Rumor has it there may be a break-through in moving the Medal of Valor presentations up to this September.

And why not.

There’s absolutely no reason the candidates recommended for their bravery in the line of duty should have to wait years to be recognized. And the longer the Department delays, the longer the list will grow – for example:

It was in September 2017, just around midnight when the officers assigned to Central Station responded to a report of a domestic violence incident involving a male armed with a weapon who was holding his wife and 2 children against their will. While approaching the residence in question the officers heard a woman’s voice screaming “Please stop . . . Don’t do it!” at which point they attempted to enter the premises, but they found the front door barricaded shut.

They were then confronted by the suspect standing at the top of a long narrow stairway who shouted, “Back up or I’ll start shooting.” The officers then heard a gunshot go off as they took cover.

The officers then requested additional resources declaring this matter a critical incident while securing the perimeter.

Members of the SFPD SWAT team responded along with hostage negotiators Lieutenant Lisa Frazer, Sergeant Josey Russell, Officer Joshua Olson, Sergeant Thomas McWilliams, and Sergeant Tri Hoang who established contact with other family members who related that there was a history of domestic violence involving the suspect and that he did have a firearm.

Nevertheless, negotiators continued to talk with the suspect for over 3 hours. He demanded drugs at one point and then suddenly announced that he had shot one of his hostages and was doing CPR on her.

The hostage negotiators told their command they could no longer hear the voice of the adult female hostage over the phone.

A rescue mission was then launched composed of several officers who entered the building and were immediately confronted with a long, narrow stairway blocked by broken furniture. The officers pushed forward to a point where they could hear the suspect yelling and the children crying coming from a small room nearby.

The officers entered the room at which point the suspect started raising his handgun towards them. The officers discharged their weapons in their defense and for the protection of the remaining hostages thereby ending the threat.

This incident occurred in 2017. A Memorandum requesting consideration of medals of valor for several members who participated the operation was submitted in August of 2019.

And the officers involved, who didn’t hesitate to put their lives on the line, are still waiting for closure.


How many times does someone in San Francisco need to be arrested before they do time . . . ?

Take the case involving Officer Frederick Smally, Officer Jason Barnecut, Officer Stanislav Bratchikov, and Officer Dan Stark when they responded to a theft in-progress on the 2000 block of McAllister in the early evening hours. When they arrived they found 2 men in a struggle.
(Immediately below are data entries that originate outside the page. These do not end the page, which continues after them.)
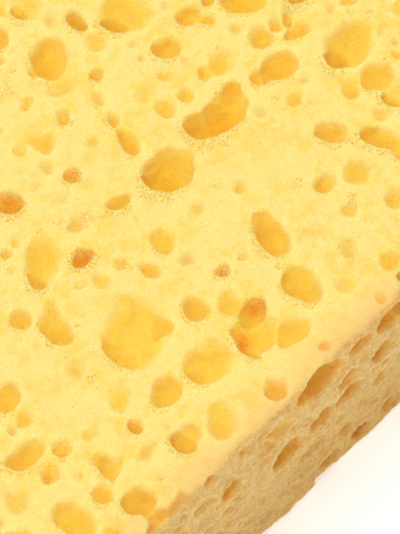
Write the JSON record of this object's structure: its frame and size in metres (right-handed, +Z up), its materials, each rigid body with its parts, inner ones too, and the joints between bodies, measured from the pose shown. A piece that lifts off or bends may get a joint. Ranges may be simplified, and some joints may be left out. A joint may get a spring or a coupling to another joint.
{
  "type": "large-pore foam sponge",
  "caption": "Rectangular block of soft yellow open-cell foam with large round pores on every face, used to dab on or wipe off paint and glaze.",
  "frame": {"origin": "middle of the bottom face, on the surface that the sponge lies on", "axes": "+X along the length, +Y along the width from the front long side to the back one, +Z up through the thickness"},
  "size_m": [0.19, 0.14, 0.05],
  "materials": {
    "foam": "matt open-cell polyurethane foam, pale yellow on the cut faces and golden inside the pores"
  },
  "bodies": {
    "root": {"foam_block": "foam"}
  },
  "joints": []
}
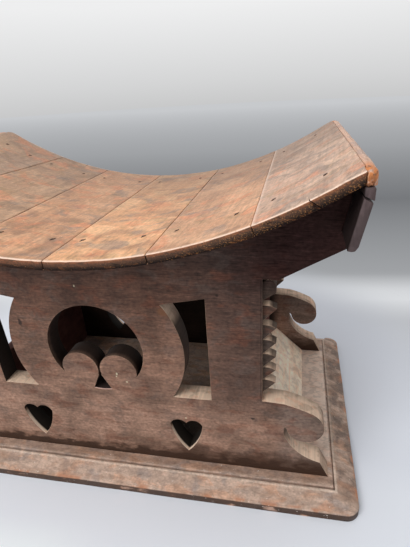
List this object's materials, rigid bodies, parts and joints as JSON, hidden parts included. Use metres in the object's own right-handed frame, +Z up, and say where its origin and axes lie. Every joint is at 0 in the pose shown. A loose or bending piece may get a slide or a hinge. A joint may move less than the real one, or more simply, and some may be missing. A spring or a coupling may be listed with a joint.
{
  "type": "stool",
  "caption": "Low wooden stool with a dished slatted seat on pierced side panels, sawn with scrolls, hearts and teeth, over a bevelled base board.",
  "frame": {"origin": "on the floor, under the middle of the base board", "axes": "+X along the seat to the right end, +Y to the rear, +Z up"},
  "size_m": [0.526, 0.317, 0.3409],
  "materials": {
    "seat_wood": "worn, lightly stained, satin",
    "panel_wood": "dark, dry, satin",
    "base_wood": "weathered, matte",
    "inner_wood": "dry, matte",
    "end_wood": "dark, matte",
    "worn_end_wood": "worn to bare wood",
    "nail_iron": "dull, rusted"
  },
  "bodies": {
    "root": {"base_board": "base_wood", "side_panel_front": "panel_wood", "side_panel_rear": "panel_wood", "riser_left": "inner_wood", "riser_right": "inner_wood", "ramp_left": "inner_wood", "ramp_right": "inner_wood", "end_strip_left": "worn_end_wood", "end_strip_right": "worn_end_wood", "end_batten_left": "end_wood", "end_batten_right": "end_wood", "end_apron_left": "end_wood", "end_apron_right": "end_wood", "seat_slat_1": "seat_wood", "seat_slat_2": "seat_wood", "seat_slat_3": "seat_wood", "seat_slat_4": "seat_wood", "seat_slat_5": "seat_wood", "seat_slat_6": "seat_wood", "seat_nails_front": "nail_iron", "seat_nails_rear": "nail_iron", "end_nails_left": "nail_iron", "end_nails_right": "nail_iron", "base_nails": "nail_iron", "ramp_nails": "nail_iron"}
  },
  "joints": []
}
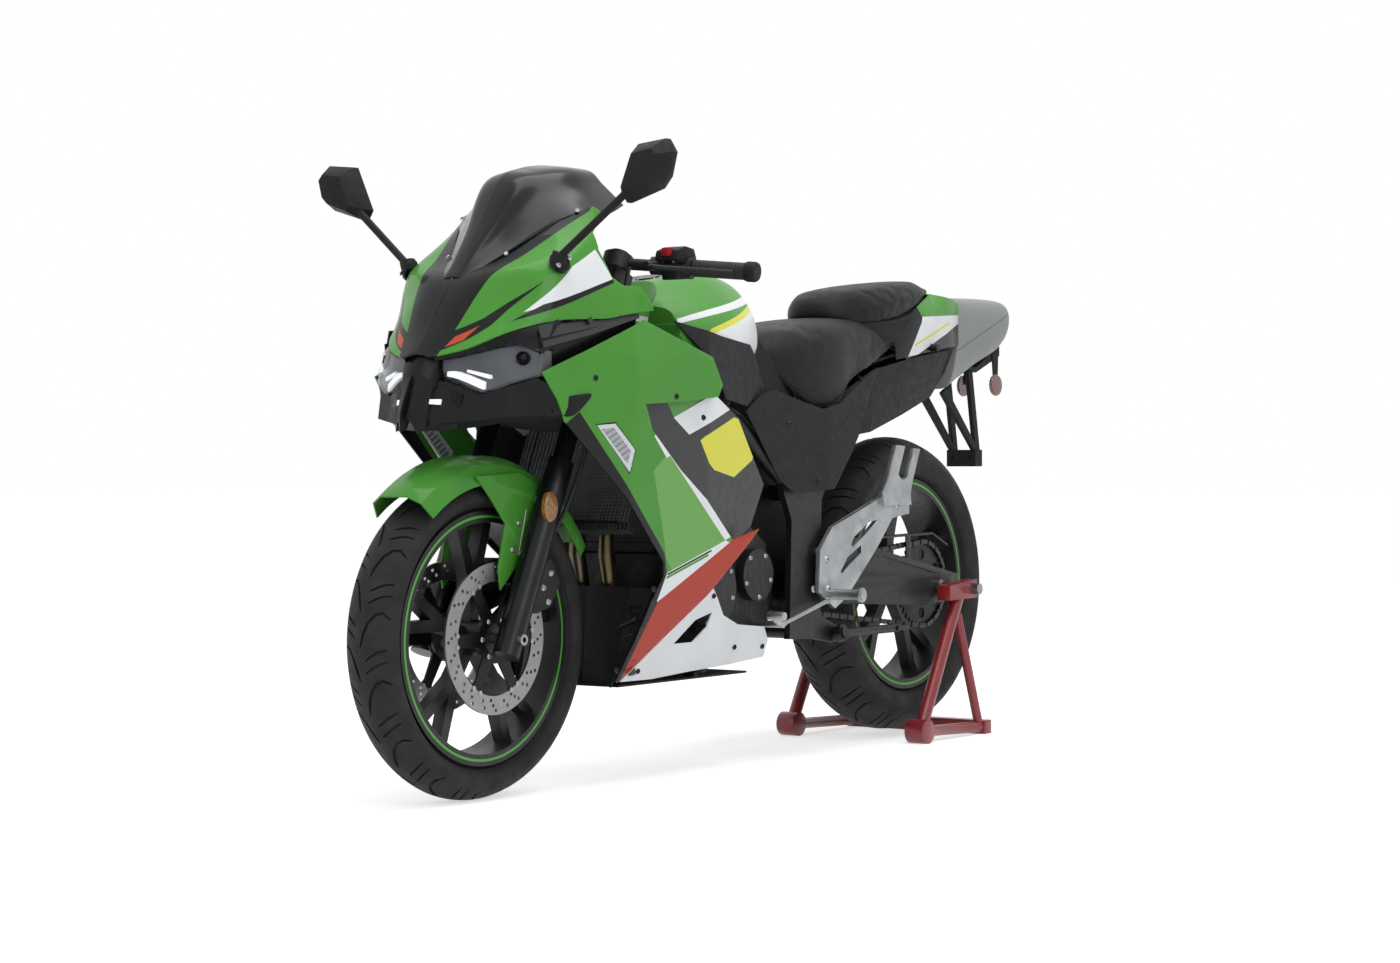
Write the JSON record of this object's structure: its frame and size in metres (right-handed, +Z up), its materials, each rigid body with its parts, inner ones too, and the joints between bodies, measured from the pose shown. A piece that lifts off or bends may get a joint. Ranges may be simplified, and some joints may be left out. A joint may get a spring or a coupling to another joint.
{
  "type": "sport motorcycle",
  "caption": "Faired sport bike with clip-on bars, twin front discs, chain drive, stepped seats and raised tail, held level by a rear paddock stand.",
  "frame": {"origin": "on the floor, under the middle of the bike's bounding box", "axes": "+X towards the front wheel, +Y to the rider's left, +Z up"},
  "size_m": [2.139, 0.826, 1.174],
  "materials": {
    "tyre_rubber": "matt",
    "black_alloy": "satin",
    "disc_steel": "satin",
    "chain_steel": "oiled",
    "bright_steel": "satin",
    "caliper_alloy": "cast",
    "hose_rubber": "matt",
    "frame_paint": "satin",
    "engine_alloy": "cast",
    "header_steel": "heat tinted",
    "radiator_alloy": "matt",
    "green_panel": "gloss",
    "white_panel": "gloss",
    "grey_panel": "gloss",
    "green_tank": "gloss",
    "black_plastic": "matt",
    "grey_plastic": "satin",
    "smoke_screen": "smoked gloss",
    "clear_lens": "gloss",
    "red_lens": "gloss",
    "seat_vinyl": "matt grained",
    "stand_red": "gloss"
  },
  "bodies": {
    "chassis": {"main_frame": "frame_paint", "cowl_stay": "frame_paint", "subframe": "frame_paint", "engine": "engine_alloy", "exhaust": "header_steel", "radiator": "radiator_alloy", "upper_cowl": "green_panel", "windscreen": "smoke_screen", "inner_panels": "black_plastic", "front_lamps": "clear_lens", "chin_cowl": "black_plastic", "side_fairings": "green_panel", "belly_pans": "white_panel", "lower_grille": "black_plastic", "fuel_tank": "green_tank", "side_covers": "grey_plastic", "rider_seat": "seat_vinyl", "pillion_seat": "seat_vinyl", "tail_cowl": "green_panel", "tail_end": "grey_panel", "tail_lamp": "red_lens", "under_tail": "black_plastic", "plate_bracket": "black_plastic", "swingarm": "frame_paint", "shock": "disc_steel", "chain": "chain_steel", "rearsets": "caliper_alloy", "rear_caliper": "caliper_alloy", "mirrors": "black_plastic", "dash": "black_plastic", "paddock_stand": "stand_red", "axles_and_spools": "bright_steel"},
    "fork": {"fork_legs": "black_alloy", "yokes": "black_alloy", "handlebars": "black_alloy", "front_fender": "green_panel", "front_axle": "bright_steel", "front_calipers": "caliper_alloy", "brake_hoses": "hose_rubber"},
    "front_wheel": {"front_tyre": "tyre_rubber", "front_rim": "black_alloy", "front_discs": "disc_steel"},
    "rear_wheel": {"rear_tyre": "tyre_rubber", "rear_rim": "black_alloy", "rear_disc": "disc_steel", "sprocket": "disc_steel"},
    "side_stand": {"side_stand": "frame_paint"},
    "fuel_lid": {"fuel_lid": "bright_steel"}
  },
  "joints": [
    {"name": "steering", "type": "hinge", "parent": "chassis", "child": "fork", "pos_m": [0.7415, 0, 0.293], "axis": [-0.4226, 0, 0.9063], "range_deg": [-27, 27]},
    {"name": "front_wheel_spin", "type": "hinge", "parent": "fork", "child": "front_wheel", "pos_m": [0.7765, 0, 0.293], "axis": [0, 1, 0], "continuous": true},
    {"name": "rear_wheel_spin", "type": "hinge", "parent": "chassis", "child": "rear_wheel", "pos_m": [-0.6335, 0, 0.334], "axis": [0, 1, 0], "continuous": true},
    {"name": "side_stand_swing", "type": "hinge", "parent": "chassis", "child": "side_stand", "pos_m": [-0.2235, 0.15, 0.25], "axis": [0, -0.9703, -0.2419], "range_deg": [0, 100]},
    {"name": "fuel_lid_hinge", "type": "hinge", "parent": "chassis", "child": "fuel_lid", "pos_m": [0.2712, 0, 0.95784], "axis": [0, 1, 0], "range_deg": [0, 85]}
  ]
}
Turned out that one was the apartment building manager and the other was a thief who tried to steal a bike from the building’s garage.

The suspect had cut through barbed wire to gain entry and then used bolt cutters to remove the bike when he was stopped by the building manager.

A criminal history check of the suspect revealed that he was currently on probation for grand theft and had 2 other felony warrants for both grand theft (again) and burglary. And now a brand-new charge.

But apparently people in SF must think that’s ok since no one is doing anything about it.


Officer Sotirios Zografos and Officer Noel Castro were on bikes, working along the shopping corridor on Market Street when they saw a large group of people in a verbal altercation. They stopped to investigate but the group had already started to break up. The officers were approached by a citizen who told them that one of the subjects in the crowd was seen putting a gun in his waistband and gave the officers a detailed description of the subject in question.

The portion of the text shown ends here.